_Work required_: Find each line containing the string "lifts". Copy it.

▽

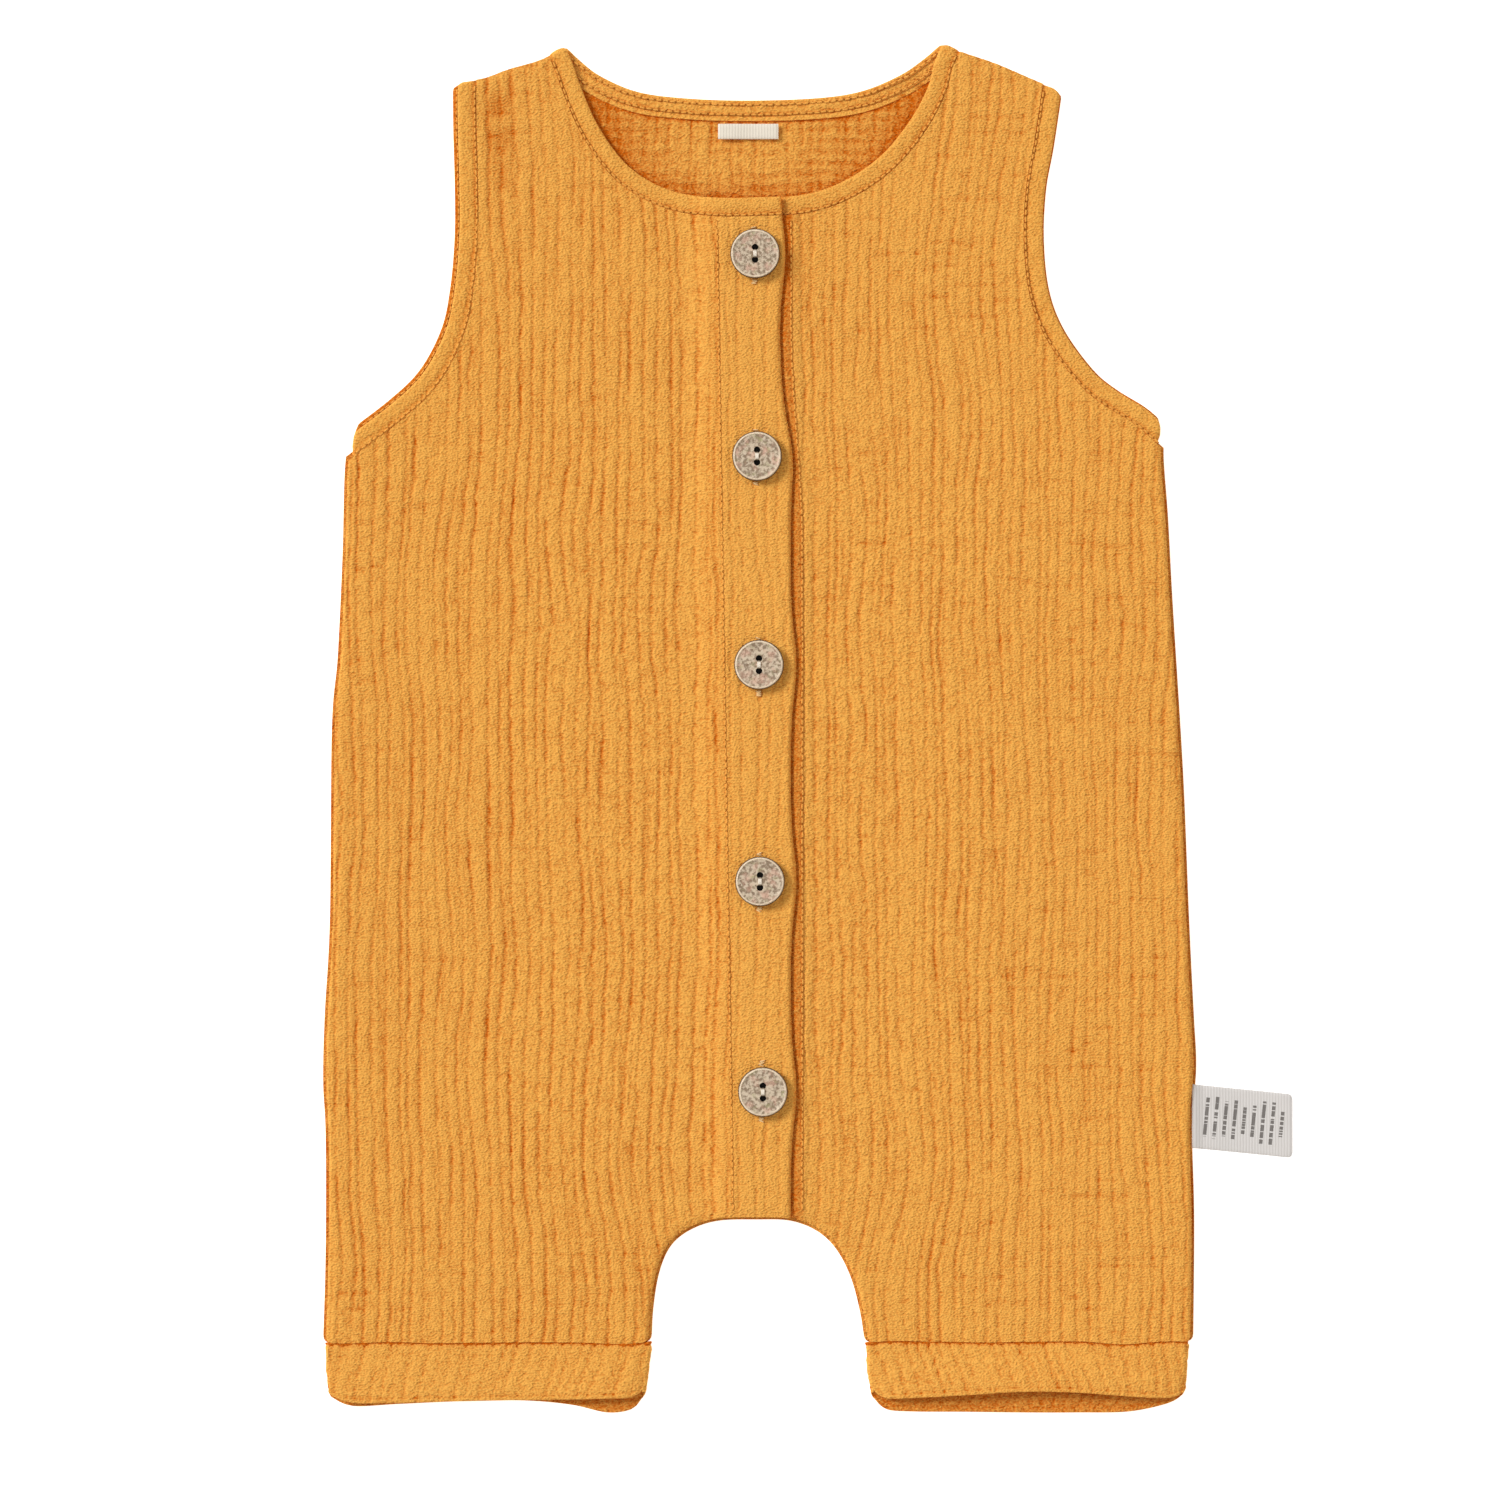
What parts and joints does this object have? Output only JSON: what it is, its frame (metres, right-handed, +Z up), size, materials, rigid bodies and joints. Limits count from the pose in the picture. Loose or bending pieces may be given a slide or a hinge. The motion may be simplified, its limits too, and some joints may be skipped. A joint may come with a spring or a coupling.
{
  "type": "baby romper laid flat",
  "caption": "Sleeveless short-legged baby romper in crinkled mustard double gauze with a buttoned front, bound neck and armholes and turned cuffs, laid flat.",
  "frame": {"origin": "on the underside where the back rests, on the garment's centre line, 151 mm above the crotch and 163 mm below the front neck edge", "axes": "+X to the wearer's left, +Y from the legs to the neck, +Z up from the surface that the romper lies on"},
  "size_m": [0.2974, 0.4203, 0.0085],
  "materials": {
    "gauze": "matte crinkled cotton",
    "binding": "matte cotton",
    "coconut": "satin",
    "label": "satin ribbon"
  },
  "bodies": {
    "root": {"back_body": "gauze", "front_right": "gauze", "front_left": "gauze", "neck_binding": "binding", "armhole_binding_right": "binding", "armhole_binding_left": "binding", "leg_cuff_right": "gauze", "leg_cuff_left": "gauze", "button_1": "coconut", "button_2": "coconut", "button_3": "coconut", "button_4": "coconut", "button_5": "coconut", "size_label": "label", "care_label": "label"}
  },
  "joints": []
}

△
▽

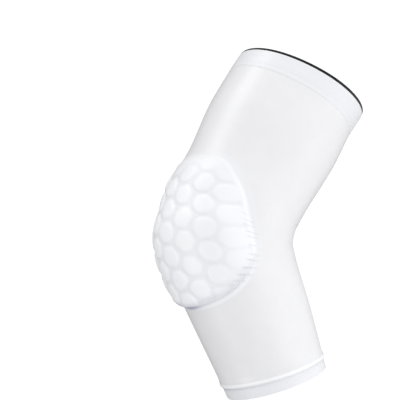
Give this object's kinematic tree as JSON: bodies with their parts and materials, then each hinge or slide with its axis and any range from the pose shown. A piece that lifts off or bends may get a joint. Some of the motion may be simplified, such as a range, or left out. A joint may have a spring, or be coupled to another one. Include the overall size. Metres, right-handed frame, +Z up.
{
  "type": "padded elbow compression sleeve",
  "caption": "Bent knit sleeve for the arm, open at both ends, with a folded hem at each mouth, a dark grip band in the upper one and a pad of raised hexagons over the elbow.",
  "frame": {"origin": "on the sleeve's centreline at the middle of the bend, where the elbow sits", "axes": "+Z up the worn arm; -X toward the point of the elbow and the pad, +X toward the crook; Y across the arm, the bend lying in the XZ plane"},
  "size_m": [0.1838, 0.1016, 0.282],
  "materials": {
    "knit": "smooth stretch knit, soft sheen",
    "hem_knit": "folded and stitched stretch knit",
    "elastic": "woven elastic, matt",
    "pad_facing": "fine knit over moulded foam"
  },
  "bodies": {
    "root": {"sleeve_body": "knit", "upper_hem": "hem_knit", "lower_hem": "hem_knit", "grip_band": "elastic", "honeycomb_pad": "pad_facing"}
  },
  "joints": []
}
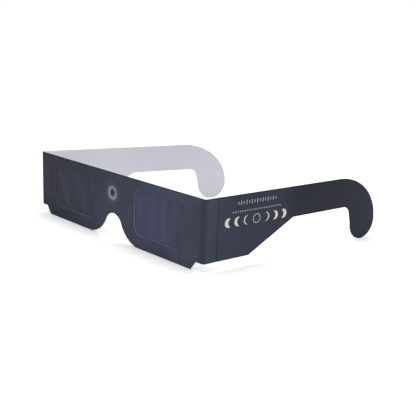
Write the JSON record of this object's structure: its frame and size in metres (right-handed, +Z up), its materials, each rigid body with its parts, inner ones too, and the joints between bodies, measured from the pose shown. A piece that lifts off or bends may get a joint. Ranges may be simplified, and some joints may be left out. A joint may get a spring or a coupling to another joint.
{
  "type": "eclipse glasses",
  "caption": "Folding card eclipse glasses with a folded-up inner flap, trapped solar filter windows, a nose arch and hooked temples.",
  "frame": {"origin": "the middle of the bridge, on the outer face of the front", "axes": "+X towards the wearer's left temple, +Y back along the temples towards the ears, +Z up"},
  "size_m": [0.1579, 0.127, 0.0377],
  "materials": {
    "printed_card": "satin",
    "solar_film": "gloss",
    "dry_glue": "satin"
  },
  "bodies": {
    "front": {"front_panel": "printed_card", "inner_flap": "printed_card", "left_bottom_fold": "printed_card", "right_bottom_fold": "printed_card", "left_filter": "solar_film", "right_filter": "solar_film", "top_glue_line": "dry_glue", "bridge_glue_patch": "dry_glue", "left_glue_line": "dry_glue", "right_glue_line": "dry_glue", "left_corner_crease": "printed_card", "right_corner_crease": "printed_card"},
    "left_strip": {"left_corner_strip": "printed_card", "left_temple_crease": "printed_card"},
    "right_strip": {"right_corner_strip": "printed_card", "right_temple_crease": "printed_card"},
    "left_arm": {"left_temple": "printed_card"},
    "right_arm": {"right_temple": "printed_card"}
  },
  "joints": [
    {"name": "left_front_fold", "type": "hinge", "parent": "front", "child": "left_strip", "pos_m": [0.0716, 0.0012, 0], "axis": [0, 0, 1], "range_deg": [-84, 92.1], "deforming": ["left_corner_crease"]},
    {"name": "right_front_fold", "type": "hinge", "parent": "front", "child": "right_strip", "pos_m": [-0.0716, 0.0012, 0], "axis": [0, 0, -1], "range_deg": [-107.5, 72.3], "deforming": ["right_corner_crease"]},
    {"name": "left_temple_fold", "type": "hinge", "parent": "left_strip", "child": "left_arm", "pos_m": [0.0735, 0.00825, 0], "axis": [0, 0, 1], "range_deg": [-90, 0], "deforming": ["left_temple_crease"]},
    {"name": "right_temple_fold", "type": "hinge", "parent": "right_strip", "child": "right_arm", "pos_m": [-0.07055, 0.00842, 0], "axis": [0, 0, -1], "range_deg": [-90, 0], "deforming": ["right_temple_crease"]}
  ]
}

△

_Completed exercise_:
Give this object's kinematic tree as JSON: bodies with their parts and materials, then each hinge or slide with its axis and any range from the pose shown. A piece that lifts off or bends may get a joint. Some of the motion may be simplified, such as a range, or left out. A joint may have a spring, or be coupled to another one. Include the overall size. Metres, right-handed frame, +Z up.
Write the JSON record of this object's structure: its frame and size in metres (right-handed, +Z up), its materials, each rigid body with its parts, inner ones too, and the joints between bodies, measured from the pose shown. A piece that lifts off or bends may get a joint. Ranges may be simplified, and some joints may be left out. A joint may get a spring or a coupling to another joint.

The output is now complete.